A Step-by-Step Approach to Extracting Scanned PDF Data
- Prepare your file. If you are scanning a physical document, use at least 300 DPI and ensure the page is straight. A slightly skewed scan can reduce accuracy significantly.
- Choose the right tool for the job. Generic PDF converters often treat a scanned page as an image block. Instead, use a tool with AI-powered table extraction built in. Tablola's scanned PDF to Excel preset is purpose-built for this, handling OCR and table structure recognition in a single step.
- Match the preset to your document type. A bank statement has different structure from a supplier invoice. Using a workflow tuned for your specific document type gives far better results than a one-size-fits-all converter. For example, the invoice data to Excel preset knows to look for line items, totals, dates, and VAT fields automatically.
- Review and confirm the output. Even excellent AI tools benefit from a quick human check. Scan the extracted table for obviously misread characters (common: 0 vs O, 1 vs I, 5 vs S) and fix them before saving.
- Save and work in Excel. Once the data is in a proper spreadsheet, you can apply formulas, pivot tables, or import it into accounting software — treating it just like any other Excel file.
Handling Multi-Page Scanned PDFs
Multi-page documents add another layer of complexity. You need every page recognised individually and then merged into a single coherent table — with no duplicate headers and consistent column alignment across pages.
Doing this manually means running OCR page by page and then stitching the results together in Excel — a tedious, error-prone process. AI workflows handle this automatically. Tablola's merge multiple documents into one table preset is designed exactly for this: upload a batch of scanned pages or separate files, and the output is one unified, clean spreadsheet.
This is particularly valuable for businesses processing monthly bank statements, multi-page supplier invoices, or stacks of delivery notes at once.
Beyond OCR: Where AI Adds Extra Value
OCR converts image to text. AI goes further by understanding meaning. That distinction matters when:
- Column headers vary between documents from different suppliers
- Some fields span multiple lines or use abbreviations
- You want to extract only specific fields (e.g., invoice number, date, and total) rather than the entire page
- You need to normalise inconsistent formats (dates as DD/MM/YYYY vs MM-DD-YYYY, for example)

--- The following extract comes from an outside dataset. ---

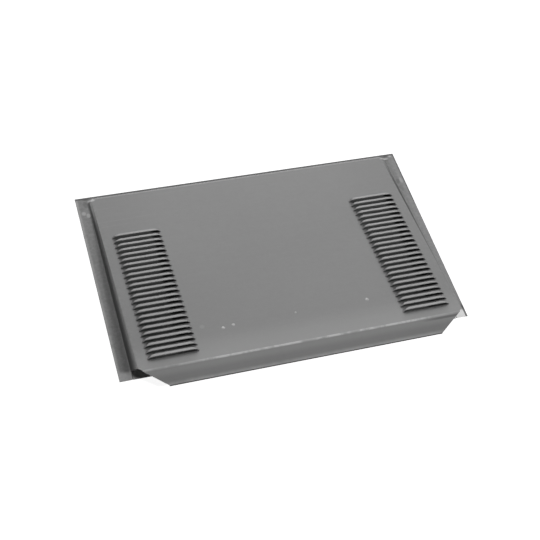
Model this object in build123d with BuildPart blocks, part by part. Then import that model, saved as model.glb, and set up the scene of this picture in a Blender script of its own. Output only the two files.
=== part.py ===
from build123d import *
from math import atan2, cos, degrees, radians, sin, tan
import os

# Slant back roof vent, pressed and folded from one steel sheet.
# Frame in millimetres: X across the roof, Y up the roof slope, Z off the roof.
# The origin is the middle of the vent's footprint, on the plane that lies on the roof.

# Sheet and nailing flange
sheet = 0.7
width = 610.0
depth = 381.0
side_flange = 22.2
back_flange = 5.0

# Raised hood
front_height = 44.5
back_height = 3.0
overhang = 13.0
wall_lean = 5.0
wall_setback = 15.0
corner_radius = 12.0
foot_bend = 3.5
plate_bend = 2.5

# Visor, bent down from the front of the plate
visor_length = 29.8
visor_drop = 30.0
visor_bend = 3.5
mitre_angle = 52.0
mitre_setback = 7.0
rim_depth = 3.0

# Louvres, lanced from the plate in two columns
louvre_rows = 24
louvre_pitch = 11.6
louvre_length = 86.0
louvre_run = 8.6
louvre_rise = 6.0
shoulder_run = 5.4
shoulder_rise = 5.1
lip_run = 1.0
end_stretch = 1.7
end_flats = 4
louvre_inset = 18.0
first_louvre = 19.5

# Places worked out from the sizes above
fold_lap = visor_bend / 2
visor_reach = overhang + visor_length * cos(radians(visor_drop))
front_edge = -(depth - visor_reach) / 2
back_edge = front_edge + depth
bend_line = front_edge - overhang
plate_back = back_edge - back_flange
plate_slope = degrees(atan2(front_height - back_height, plate_back - bend_line))
wall_foot = width / 2 - side_flange
plate_half = wall_foot - front_height * tan(radians(wall_lean))
bend_half = plate_half - (mitre_setback - fold_lap) * tan(radians(mitre_angle))
visor_half = bend_half - visor_length * tan(radians(mitre_angle))
louvre_column = plate_half - louvre_inset - louvre_length / 2
louvre_straight = louvre_length - 2 * louvre_run * end_stretch


def sloping_plane(angle):
    """Plane through the bend line that falls towards the front by the angle."""
    normal = (0, -sin(radians(angle)), cos(radians(angle)))
    return Plane(origin=(0, bend_line, front_height), x_dir=(1, 0, 0), z_dir=normal)


def inset_corner(point, slope_before, slope_after, inset):
    """Corner of a folded section, moved in square to both faces; slopes rise to the front."""
    middle = radians(slope_before + slope_after) / 2
    distance = inset / cos(radians(slope_before - slope_after) / 2)
    return (point[0] - distance * sin(middle), point[1] - distance * cos(middle))


def along(point, slope, distance):
    """Point that far up or down a slope in the section, back for a distance above zero."""
    return (point[0] + distance * cos(radians(slope)), point[1] + distance * sin(radians(slope)))


plate_plane = sloping_plane(-plate_slope)
visor_plane = sloping_plane(visor_drop)
bend_top = (bend_line, front_height)
bend_under = inset_corner(bend_top, plate_slope, -visor_drop, sheet)
rim_top = along(bend_top, visor_drop, -visor_length)
rim_bottom = (rim_top[0], rim_top[1] - rim_depth)
rim_inside = inset_corner(rim_top, -visor_drop, -90, sheet)


def pressed_form(inset):
    """Solid below the flange and the raised plate, with its faces moved in by the inset.

    Taking the inset form from the full one leaves the pressed sheet.
    """
    half = wall_foot - inset
    back = plate_back - inset
    front = bend_line - visor_length
    with BuildPart() as form:
        with BuildSketch():
            with BuildLine():
                Polyline((-half, front), (half, front), (half, back), (-half, back), close=True)
            make_face()
            fillet(vertices().group_by(Axis.Y)[-1], corner_radius - inset)
        extrude(amount=2 * front_height, taper=wall_lean)
        split(bisect_by=plate_plane.offset(-inset), keep=Keep.BOTTOM)
        plate_face = faces().sort_by(Axis(plate_plane.origin, plate_plane.z_dir))[-1]
        fillet(plate_face.edges(), plate_bend - inset)

        flange_top = sheet - inset
        with BuildSketch(Plane.XY.offset(flange_top)):
            with Locations((0, (front_edge + back_edge) / 2)):
                Rectangle(width, depth)
        extrude(amount=-sheet)
        foot_edges = (
            edges()
            .filter_by_position(Axis.Z, flange_top - 0.01, flange_top + 0.01)
            .filter_by_position(Axis.X, -wall_foot, wall_foot)
            .filter_by_position(Axis.Y, front_edge + 1, plate_back)
        )
        fillet(foot_edges, foot_bend + inset)
    return form.part


def louvre_outline(reach):
    """Corners of the louvre's plan at one height, with its rounded ends in flats."""
    turns = [radians(90 * flat / end_flats) for flat in range(end_flats + 1)]
    right_end = [
        (louvre_straight / 2 + end_stretch * reach * cos(turn), reach * sin(turn)) for turn in turns
    ]
    left_end = [(-x, y) for x, y in reversed(right_end)]
    return right_end + left_end


def louvre_form(inset, floor):
    """Solid under one louvre, which narrows in two slopes from the plate up to its lip."""
    back_slope = degrees(atan2(shoulder_rise, louvre_run - shoulder_run))
    top_slope = degrees(atan2(louvre_rise - shoulder_rise, shoulder_run - lip_run))
    foot = inset_corner((louvre_run, 0), 0, back_slope, inset)
    shoulder = inset_corner((shoulder_run, shoulder_rise), back_slope, top_slope, inset)
    lip = inset_corner((lip_run, louvre_rise), top_slope, 0, inset)
    with BuildPart() as form:
        with BuildSketch(Plane.XY.offset(floor)):
            Polygon(*louvre_outline(foot[0]), align=None)
        extrude(amount=foot[1] - floor)
        for below, above in ((foot, shoulder), (shoulder, lip)):
            with BuildSketch(Plane.XY.offset(below[1])):
                Polygon(*louvre_outline(below[0]), align=None)
            with BuildSketch(Plane.XY.offset(above[1])):
                Polygon(*louvre_outline(above[0]), align=None)
            loft(ruled=True)
    return form.part


with BuildPart() as vent_hood:
    # Flange and raised plate, pressed from one sheet
    add(pressed_form(0))
    add(pressed_form(sheet), mode=Mode.SUBTRACT)

    # Open front: the walls end on a slant and the plate ends at the bend
    side_end = bend_line + mitre_setback * cos(radians(plate_slope))
    side_end_under = front_height - mitre_setback * sin(radians(plate_slope)) - sheet
    beyond = bend_line - 2 * visor_length
    with BuildSketch(Plane.YZ):
        with BuildLine():
            Polyline(
                (front_edge + wall_setback, -sheet),
                (front_edge + wall_setback, sheet),
                (side_end, side_end_under),
                bend_under,
                bend_top,
                (bend_line, 2 * front_height),
                (beyond, 2 * front_height),
                (beyond, -sheet),
                close=True,
            )
        make_face()
    extrude(amount=wall_foot, both=True, mode=Mode.SUBTRACT)

    # Mitred corners, which run on from the visor's ends
    with BuildSketch(plate_plane):
        for side in (-1, 1):
            with BuildLine():
                Polyline(
                    (side * bend_half, -fold_lap),
                    (side * bend_half, fold_lap),
                    (side * plate_half, mitre_setback),
                    (side * wall_foot, mitre_setback),
                    (side * wall_foot, -fold_lap),
                    close=True,
                )
            make_face()
    extrude(amount=2 * sheet, both=True, mode=Mode.SUBTRACT)

    # Visor, folded down from the plate, with its front edge turned under
    with BuildSketch(plate_plane):
        with Locations((0, fold_lap / 2)):
            Rectangle(2 * bend_half, fold_lap)
    extrude(amount=2 * sheet, both=True, mode=Mode.SUBTRACT)
    with BuildSketch(Plane.YZ):
        with BuildLine():
            outside = FilletPolyline(
                along(bend_top, -plate_slope, fold_lap),
                bend_top,
                rim_top,
                rim_bottom,
                radius=visor_bend,
            )
            inside = FilletPolyline(
                along(bend_under, -plate_slope, fold_lap),
                bend_under,
                rim_inside,
                (rim_inside[0], rim_bottom[1]),
                radius=visor_bend - sheet,
            )
            Line(outside @ 0, inside @ 0)
            Line(outside @ 1, inside @ 1)
        make_face()
    extrude(amount=bend_half, both=True)
    with BuildSketch(visor_plane):
        for side in (-1, 1):
            with BuildLine():
                Polyline(
                    (side * bend_half, 0),
                    (side * visor_half, -visor_length),
                    (side * visor_half, -2 * visor_length),
                    (side * bend_half, -2 * visor_length),
                    close=True,
                )
            make_face()
    extrude(amount=2 * rim_depth, both=True, mode=Mode.SUBTRACT)

    # Rims turned down along the visor's ends
    rim_width = sheet / cos(radians(mitre_angle))
    rim_end = visor_length - visor_bend
    rim_end_half = bend_half - rim_end * tan(radians(mitre_angle))
    rim_start_half = bend_half - fold_lap * tan(radians(mitre_angle))
    with BuildSketch(visor_plane):
        for side in (-1, 1):
            with BuildLine():
                Polyline(
                    (side * rim_start_half, -fold_lap),
                    (side * rim_end_half, -rim_end),
                    (side * (rim_end_half - rim_width), -rim_end),
                    (side * (rim_start_half - rim_width), -fold_lap),
                    close=True,
                )
            make_face()
    extrude(amount=-rim_depth)

    # Louvres, open towards the front
    louvre_middle = first_louvre + louvre_pitch * (louvre_rows - 1) / 2
    with Locations(plate_plane.location * Location((0, louvre_middle, 0))):
        with GridLocations(2 * louvre_column, louvre_pitch, 2, louvre_rows):
            add(louvre_form(0, -sheet / 2))
        with GridLocations(2 * louvre_column, louvre_pitch, 2, louvre_rows):
            add(louvre_form(sheet, -2 * sheet), mode=Mode.SUBTRACT)

vent_hood.part.label = "vent_hood"
os.makedirs("parts", exist_ok=True)
export_step(vent_hood.part, "parts/vent_hood.step")
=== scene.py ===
import math

import bmesh
import bpy
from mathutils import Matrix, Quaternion, Vector


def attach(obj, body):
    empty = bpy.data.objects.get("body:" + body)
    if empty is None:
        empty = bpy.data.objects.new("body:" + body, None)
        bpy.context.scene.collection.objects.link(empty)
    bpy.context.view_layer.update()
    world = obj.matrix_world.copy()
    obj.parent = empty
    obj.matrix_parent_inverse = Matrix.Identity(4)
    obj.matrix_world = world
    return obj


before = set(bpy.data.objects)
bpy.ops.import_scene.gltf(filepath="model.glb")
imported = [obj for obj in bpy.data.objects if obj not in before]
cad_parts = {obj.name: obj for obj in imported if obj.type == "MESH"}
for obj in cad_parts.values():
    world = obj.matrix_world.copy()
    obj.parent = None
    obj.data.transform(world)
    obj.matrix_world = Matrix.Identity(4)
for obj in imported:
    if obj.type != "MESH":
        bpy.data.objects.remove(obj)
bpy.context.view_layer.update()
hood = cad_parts["vent_hood"]
scene = bpy.context.scene

# Sizes of the vent, in metres: X across the roof, Y up the roof slope, Z off the roof
BEND_Y = -0.18410
BEND_Z = 0.0445
PLATE_SLOPE = math.radians(6.10)
FRONT_EDGE = -0.17110
BACK_EDGE = 0.20990
RIM_Y = -0.20990
RIM_TOP_Z = 0.0296
HALF_WIDTH = 0.305
FOOT_X = 0.2828
FOOT_BACK = 0.2049
FOOT_CORNER = 0.012

# Dark patch of floor below the hood, painted shade for the hood's inside
SHADE_PATCH_HALF_X = 0.2826
SHADE_PATCH_HALF_Y = 0.1878
SHADE_PATCH_MIDDLE_Y = 0.0167

# Camera
CAMERA_AT = Vector((-0.50615, -1.03639, 1.53309))
CAMERA_LOOK = Vector((0.26156, 0.53789, -0.80141))
CAMERA_ROLL = math.radians(11.68)
CAMERA_LENS = 73.46
CAMERA_SENSOR = 36.0
CAMERA_NEAR = 0.05
CAMERA_FAR = 60.0

# Greys of the sheet, among them greys of painted highlights and painted shade
COAT = 0.27
SCUFFED_COAT = 0.295
# Painted highlight grey, on bends, louvre crests, the visor, its hem, a strip behind the foot and
# the flange margins
PAINTED_HIGHLIGHT = 0.72
# Painted highlight grey on the flange's front ends
END_HIGHLIGHT = 0.95
# Painted shade grey in the crease around the foot, on the left flange and on the flange's edges
PAINTED_SHADE = 0.05
# Painted shadow grey below the right end of the visor's bend
BEND_SHADOW = 0.04
# Painted shade grey on the lower side walls
WALL_SHADE = 0.03
# Painted shade grey on the visor's rim
RIM_SHADE = 0.02
SHEET_METALLIC = 0.30

# Small marks on the sheet, the first four a painted highlight and a painted shadow at each of the
# hood's back corners, the rest dents and smudges: x, y, half length, half width, grey, strength
MARKS = (
    (0.2828, 0.1990, 0.0085, 0.0022, 0.80, 0.55),
    (-0.2775, 0.2000, 0.0065, 0.0030, 0.80, 0.55),
    (0.2880, 0.2048, 0.0045, 0.0016, 0.04, 0.70),
    (-0.2860, 0.2055, 0.0060, 0.0022, 0.04, 0.55),
    (0.2971, 0.2040, 0.0030, 0.0022, 0.80, 0.40),
    (-0.2950, 0.1748, 0.0038, 0.0042, 0.75, 0.32),
    (-0.2881, 0.1693, 0.0034, 0.0050, 0.75, 0.32),
    (-0.2890, 0.1945, 0.0040, 0.0080, 0.05, 0.35),
    (0.2913, 0.1424, 0.0035, 0.0060, 0.05, 0.40),
    (0.2927, 0.1254, 0.0035, 0.0080, 0.05, 0.22),
    (0.2979, 0.1436, 0.0032, 0.0070, 0.75, 0.28),
    (-0.1594, -0.1195, 0.0042, 0.0042, 0.60, 0.12),
)

# Weld marks on the plate: x, distance behind the flange's front edge, radius
WELD_MARKS = (
    (-0.1265, 0.0417, 0.0031),
    (-0.1087, 0.0443, 0.0029),
    (-0.0010, 0.0466, 0.0019),
    (0.1264, 0.0468, 0.0032),
)
WELD_HEIGHT = 0.0006
WELD_STEPS = 20
# Rings of a weld mark from its edge inwards: share of the radius, share of the height
WELD_RINGS = ((1.0, -0.3), (0.92, 0.10), (0.78, 0.32), (0.60, 0.62), (0.38, 0.88), (0.18, 0.98))
WELD_METALLIC = 0.45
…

AI-powered extraction tools like Tablola map the raw OCR output to a standardised schema, so your Excel output is consistent regardless of which supplier sent the document or how their template is laid out. You can also use the general PDF to Excel preset for documents that do not fit a specific category but still need clean tabular output.
Frequently Asked Questions
Is OCR accurate enough for financial documents like invoices and bank statements?
For clearly printed financial documents, modern AI-powered OCR typically reaches very high accuracy — often above 98% on standard fields like amounts, dates, and account numbers. The remaining errors are usually easy to spot and correct. Using a preset specifically designed for financial documents (rather than generic OCR software) improves accuracy further, since the AI knows exactly where to look for key data fields.
Do I need any special software or technical skills to extract data from scanned PDFs?
No. Tools like Tablola are designed for non-technical users. You upload your scanned PDF or image, select the appropriate preset for your document type, and download the Excel file. There is no installation, no scripting, and no need to configure OCR engines manually. The entire process takes under a minute for most documents.
What if my scanned document has tables on some pages and plain text on others?
AI extraction tools handle mixed-content documents well. They identify which sections contain structured table data and extract those, while ignoring or separately handling free-form text. If you only need the tabular data — line items on an invoice, for example — the AI focuses on those regions. You get a clean spreadsheet without clutter from header paragraphs or footer notes.